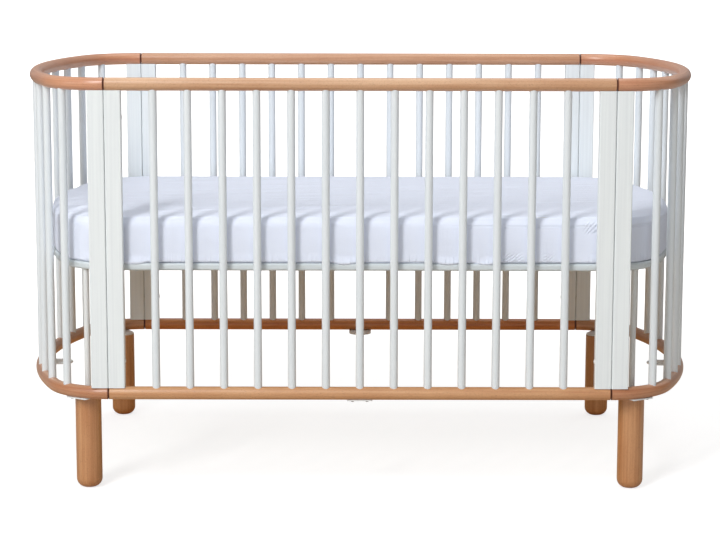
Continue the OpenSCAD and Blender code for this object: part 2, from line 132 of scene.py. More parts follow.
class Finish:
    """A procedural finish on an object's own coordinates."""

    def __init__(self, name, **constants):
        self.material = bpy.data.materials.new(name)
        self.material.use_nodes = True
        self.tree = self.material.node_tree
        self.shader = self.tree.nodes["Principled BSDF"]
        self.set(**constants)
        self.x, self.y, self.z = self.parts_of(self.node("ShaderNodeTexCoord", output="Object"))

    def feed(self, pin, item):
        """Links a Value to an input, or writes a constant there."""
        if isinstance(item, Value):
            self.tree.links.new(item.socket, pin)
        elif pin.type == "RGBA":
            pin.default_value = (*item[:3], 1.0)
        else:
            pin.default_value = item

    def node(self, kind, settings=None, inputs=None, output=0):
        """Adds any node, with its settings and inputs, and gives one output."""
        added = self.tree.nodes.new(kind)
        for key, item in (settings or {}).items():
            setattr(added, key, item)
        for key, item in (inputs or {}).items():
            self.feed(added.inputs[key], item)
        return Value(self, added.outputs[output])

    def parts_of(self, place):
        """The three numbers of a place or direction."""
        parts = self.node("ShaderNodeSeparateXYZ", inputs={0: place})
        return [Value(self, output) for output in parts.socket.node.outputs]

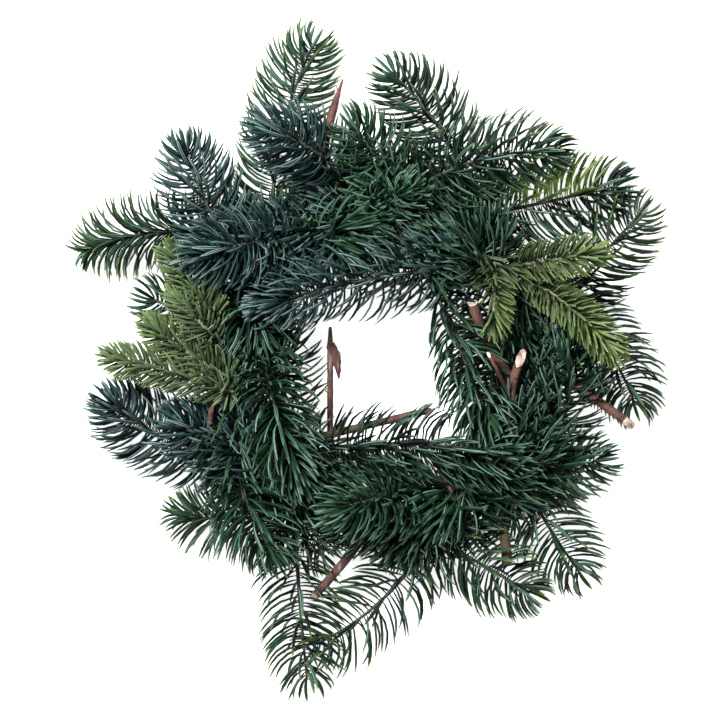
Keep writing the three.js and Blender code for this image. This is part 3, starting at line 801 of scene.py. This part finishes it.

------

= Work instructions =
Write out the material from the first line to the last, exactly.

= Exercise response =
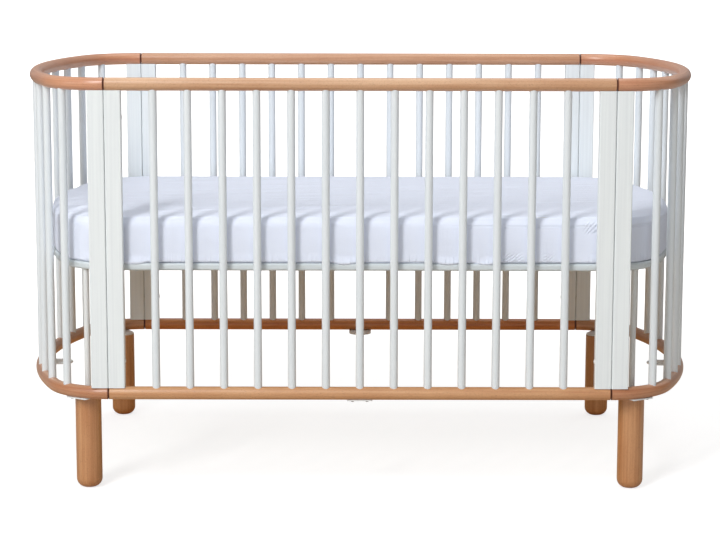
Continue the OpenSCAD and Blender code for this object: part 2, from line 132 of scene.py. More parts follow.
class Finish:
    """A procedural finish on an object's own coordinates."""

    def __init__(self, name, **constants):
        self.material = bpy.data.materials.new(name)
        self.material.use_nodes = True
        self.tree = self.material.node_tree
        self.shader = self.tree.nodes["Principled BSDF"]
        self.set(**constants)
        self.x, self.y, self.z = self.parts_of(self.node("ShaderNodeTexCoord", output="Object"))

    def feed(self, pin, item):
        """Links a Value to an input, or writes a constant there."""
        if isinstance(item, Value):
            self.tree.links.new(item.socket, pin)
        elif pin.type == "RGBA":
            pin.default_value = (*item[:3], 1.0)
        else:
            pin.default_value = item

    def node(self, kind, settings=None, inputs=None, output=0):
        """Adds any node, with its settings and inputs, and gives one output."""
        added = self.tree.nodes.new(kind)
        for key, item in (settings or {}).items():
            setattr(added, key, item)
        for key, item in (inputs or {}).items():
            self.feed(added.inputs[key], item)
        return Value(self, added.outputs[output])

    def parts_of(self, place):
        """The three numbers of a place or direction."""
        parts = self.node("ShaderNodeSeparateXYZ", inputs={0: place})
        return [Value(self, output) for output in parts.socket.node.outputs]

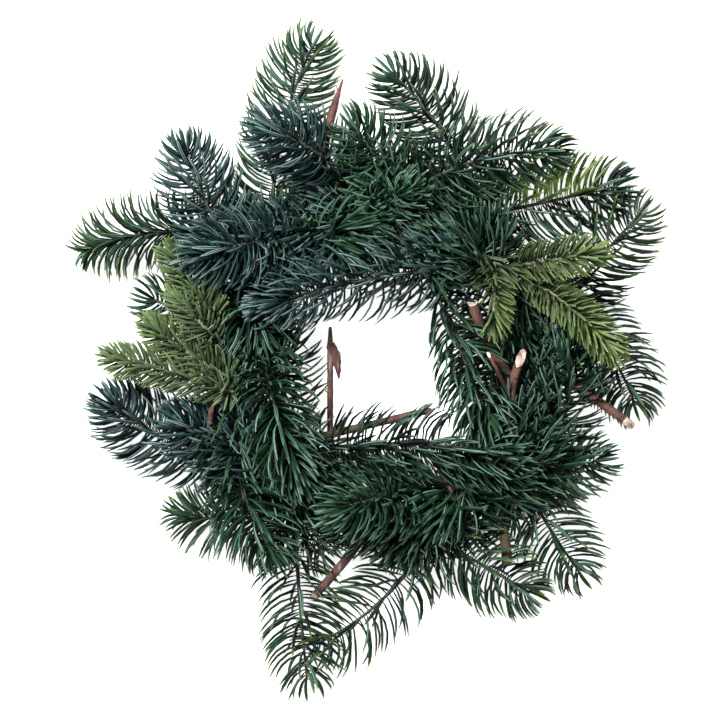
Keep writing the three.js and Blender code for this image. This is part 3, starting at line 801 of scene.py. This part finishes it.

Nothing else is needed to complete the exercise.